Problem statement - What is needed is an exact copy of the lines from the line containing "# ---- screws" to the line containing "bpy.data.objects.remove(obj)", both lines included, and nothing else.
════════════════
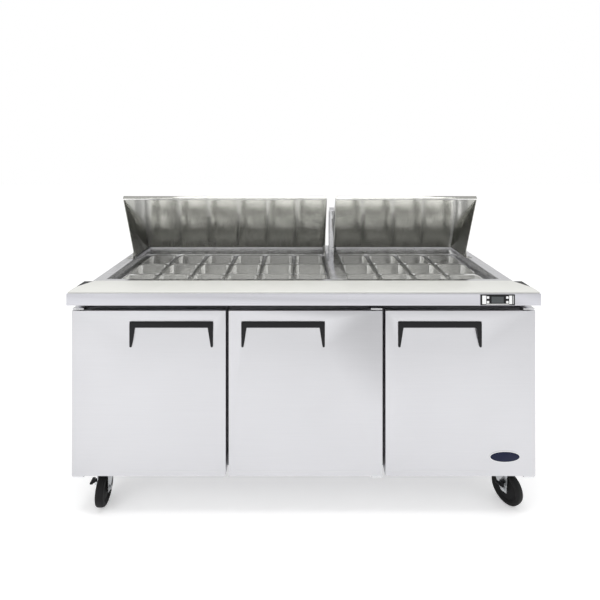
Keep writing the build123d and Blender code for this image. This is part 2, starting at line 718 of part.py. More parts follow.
# ---- cold compartment ----
evaporator_z = 590
with BuildPart() as evaporator_coil:
    block((-260, 260), (590, LINER_BACK), (evaporator_z - 60, evaporator_z + 60))
    with Locations((0, back(592), evaporator_z)):
        with GridLocations(14, 1, 35, 1):
            Box(5, 8, 100, mode=Mode.SUBTRACT)
    rod_y(0, (560, 592), evaporator_z, 62)
    rod_y(0, (555, 590), evaporator_z, 58, Mode.SUBTRACT)
    rod_y(0, (562, 590), evaporator_z, 4)
save(evaporator_coil.part, "evaporator_coil")
fan_blades("evaporator_fan", (0, 572, evaporator_z), 52, 14, 14, 4, 4)

pilaster_size = 12
clip_height = 4
with BuildPart() as shelf_pilasters:
    for d in (case_front + 46, LINER_BACK - pilaster_size / 2):
        for x in (6 - LINER_HALF, MULLIONS[0], MULLIONS[1], LINER_HALF - 6):
            reach = pilaster_size / 2
            block((x - reach, x + reach), (d - reach, d + reach), (LINER_FLOOR, 500))
            tab = (max(x - 22, -LINER_HALF), min(x + 22, LINER_HALF))
            block(tab, (d - reach, d + reach), (SHELF_HEIGHT - clip_height, SHELF_HEIGHT))
save(shelf_pilasters.part, "shelf_pilasters")

wire = 5
shelf_ds = (138, 636)
bays = (
    (-LINER_HALF + 14, MULLIONS[0] - 8),
    (MULLIONS[0] + 8, MULLIONS[1] - 8),
    (MULLIONS[1] + 8, LINER_HALF - 14),
)
with BuildPart() as wire_shelves:
    for bay in bays:
        middle = (bay[0] + bay[1]) / 2
        width = bay[1] - bay[0]
        for d in (shelf_ds[0], (shelf_ds[0] + shelf_ds[1] - wire) / 2, shelf_ds[1] - wire):
            block(bay, (d, d + wire), (SHELF_HEIGHT, SHELF_HEIGHT + wire))
        count = int(width // 26)
        with Locations((middle, back((shelf_ds[0] + shelf_ds[1]) / 2), SHELF_HEIGHT + wire)):
            with GridLocations((width - wire) / (count - 1), 1, count, 1):
                Box(wire, shelf_ds[1] - shelf_ds[0], wire)
save(wire_shelves.part, "wire_shelves")

# ---- screws ----
head = 4.5
with BuildPart() as screws:
    for x in (-880, -440, 0, 440, 880):
        for z in (grille_low + 12, grille_high - 12):
            rod_y(x, (CASE_BACK + SHEET, CASE_BACK + SHEET + 1.8), z, head)
    for d in (pivot_d - 45, pivot_d - 22, LID_TAIL[0] - 95, LID_TAIL[0] - 45):
        rod_z(post_xs[0] - 5, d, (bridge_top + 3, bridge_top + 5), head - 1)
    for name in DOOR_SPANS:
        x = hinge_x(name) - HINGE_SIDES[name] * 14
        for dd in (20, 38):
            rod_z(x, FACE_BACK + dd, (CASE_FLOOR - 8, CASE_FLOOR - 6), head)
    for x in (LID_SPANS["left"][0] - HOOD_GAP - 22, LID_SPANS["right"][1] + HOOD_GAP + 24):
        for dd in (-8, 8):
            rod_z(x, pivot_d + dd, (TOP_LEVEL + 3, TOP_LEVEL + 5), head - 1)
save(screws.part, "screws")
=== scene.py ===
import json
import math

import bpy
from mathutils import Matrix, Vector


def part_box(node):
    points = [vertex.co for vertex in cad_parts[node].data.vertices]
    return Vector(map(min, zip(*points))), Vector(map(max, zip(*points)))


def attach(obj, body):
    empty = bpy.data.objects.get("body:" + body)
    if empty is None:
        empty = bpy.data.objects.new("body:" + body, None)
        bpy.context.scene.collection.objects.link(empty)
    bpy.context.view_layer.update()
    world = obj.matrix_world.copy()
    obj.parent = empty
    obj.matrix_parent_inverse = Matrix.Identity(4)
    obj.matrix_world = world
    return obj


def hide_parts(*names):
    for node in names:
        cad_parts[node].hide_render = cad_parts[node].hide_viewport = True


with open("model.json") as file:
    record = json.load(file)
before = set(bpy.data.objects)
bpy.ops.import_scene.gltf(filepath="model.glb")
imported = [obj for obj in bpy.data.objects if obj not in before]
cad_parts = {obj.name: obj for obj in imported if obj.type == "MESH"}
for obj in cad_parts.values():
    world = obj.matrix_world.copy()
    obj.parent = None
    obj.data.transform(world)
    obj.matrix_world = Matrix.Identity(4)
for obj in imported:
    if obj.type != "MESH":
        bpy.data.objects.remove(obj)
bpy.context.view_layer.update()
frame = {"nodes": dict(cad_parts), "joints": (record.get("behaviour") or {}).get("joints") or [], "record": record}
bodyOf = {node: body for body, nodes in frame["record"]["behaviour"]["bodies"].items() for node in nodes}
slotOf = {entry["node"]: entry["material_slot"] for entry in frame["record"]["subparts"]}
joints = {joint["name"]: joint for joint in frame["joints"]}
print("frame loaded:", len(frame["nodes"]), "nodes")


# small helpers
def hexColour(text):
    channels = [int(text[i : i + 2], 16) / 255 for i in (1, 3, 5)]
    linear = [c / 12.92 if c <= 0.04045 else ((c + 0.055) / 1.055) ** 2.4 for c in channels]
    return (*linear, 1.0)


def addNode(material, kind, values=None, links=None):
    node = material.node_tree.nodes.new(kind)
    for name, value in (values or {}).items():
        if isinstance(name, str) and hasattr(node, name):
            setattr(node, name, value)
        else:
            node.inputs[name].default_value = value
    for name, source in (links or {}).items():
        material.node_tree.links.new(source, node.inputs[name])
    return node


def deselectAll():
    if bpy.context.object and bpy.context.object.mode != "OBJECT":
        bpy.ops.object.mode_set(mode="OBJECT")
    bpy.ops.object.select_all(action="DESELECT")


def activate(piece):
    deselectAll()
    piece.select_set(True)
    bpy.context.view_layer.objects.active = piece


def pickFaces(piece, test):
    # leaves the piece in edit mode with only the faces that pass the test selected
    activate(piece)
    bpy.ops.object.mode_set(mode="EDIT")
    bpy.ops.mesh.select_mode(type="FACE")
    bpy.ops.mesh.select_all(action="DESELECT")
    bpy.ops.object.mode_set(mode="OBJECT")
    for face in piece.data.polygons:
        face.select = test(face.center, face.normal)
    bpy.ops.object.mode_set(mode="EDIT")


def pickEdges(piece, test):
    # the same for edges; the test gets the two ends
    activate(piece)
    bpy.ops.object.mode_set(mode="EDIT")
    bpy.ops.mesh.select_mode(type="EDGE")
    bpy.ops.mesh.select_all(action="DESELECT")
    bpy.ops.object.mode_set(mode="OBJECT")
    points = piece.data.vertices
    for edge in piece.data.edges:
        edge.select = test(points[edge.vertices[0]].co, points[edge.vertices[1]].co)
    bpy.ops.object.mode_set(mode="EDIT")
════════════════
Response for this exercise -
# ---- screws ----
head = 4.5
with BuildPart() as screws:
    for x in (-880, -440, 0, 440, 880):
        for z in (grille_low + 12, grille_high - 12):
            rod_y(x, (CASE_BACK + SHEET, CASE_BACK + SHEET + 1.8), z, head)
    for d in (pivot_d - 45, pivot_d - 22, LID_TAIL[0] - 95, LID_TAIL[0] - 45):
        rod_z(post_xs[0] - 5, d, (bridge_top + 3, bridge_top + 5), head - 1)
    for name in DOOR_SPANS:
        x = hinge_x(name) - HINGE_SIDES[name] * 14
        for dd in (20, 38):
            rod_z(x, FACE_BACK + dd, (CASE_FLOOR - 8, CASE_FLOOR - 6), head)
    for x in (LID_SPANS["left"][0] - HOOD_GAP - 22, LID_SPANS["right"][1] + HOOD_GAP + 24):
        for dd in (-8, 8):
            rod_z(x, pivot_d + dd, (TOP_LEVEL + 3, TOP_LEVEL + 5), head - 1)
save(screws.part, "screws")
=== scene.py ===
import json
import math

import bpy
from mathutils import Matrix, Vector


def part_box(node):
    points = [vertex.co for vertex in cad_parts[node].data.vertices]
    return Vector(map(min, zip(*points))), Vector(map(max, zip(*points)))


def attach(obj, body):
    empty = bpy.data.objects.get("body:" + body)
    if empty is None:
        empty = bpy.data.objects.new("body:" + body, None)
        bpy.context.scene.collection.objects.link(empty)
    bpy.context.view_layer.update()
    world = obj.matrix_world.copy()
    obj.parent = empty
    obj.matrix_parent_inverse = Matrix.Identity(4)
    obj.matrix_world = world
    return obj


def hide_parts(*names):
    for node in names:
        cad_parts[node].hide_render = cad_parts[node].hide_viewport = True


with open("model.json") as file:
    record = json.load(file)
before = set(bpy.data.objects)
bpy.ops.import_scene.gltf(filepath="model.glb")
imported = [obj for obj in bpy.data.objects if obj not in before]
cad_parts = {obj.name: obj for obj in imported if obj.type == "MESH"}
for obj in cad_parts.values():
    world = obj.matrix_world.copy()
    obj.parent = None
    obj.data.transform(world)
    obj.matrix_world = Matrix.Identity(4)
for obj in imported:
    if obj.type != "MESH":
        bpy.data.objects.remove(obj)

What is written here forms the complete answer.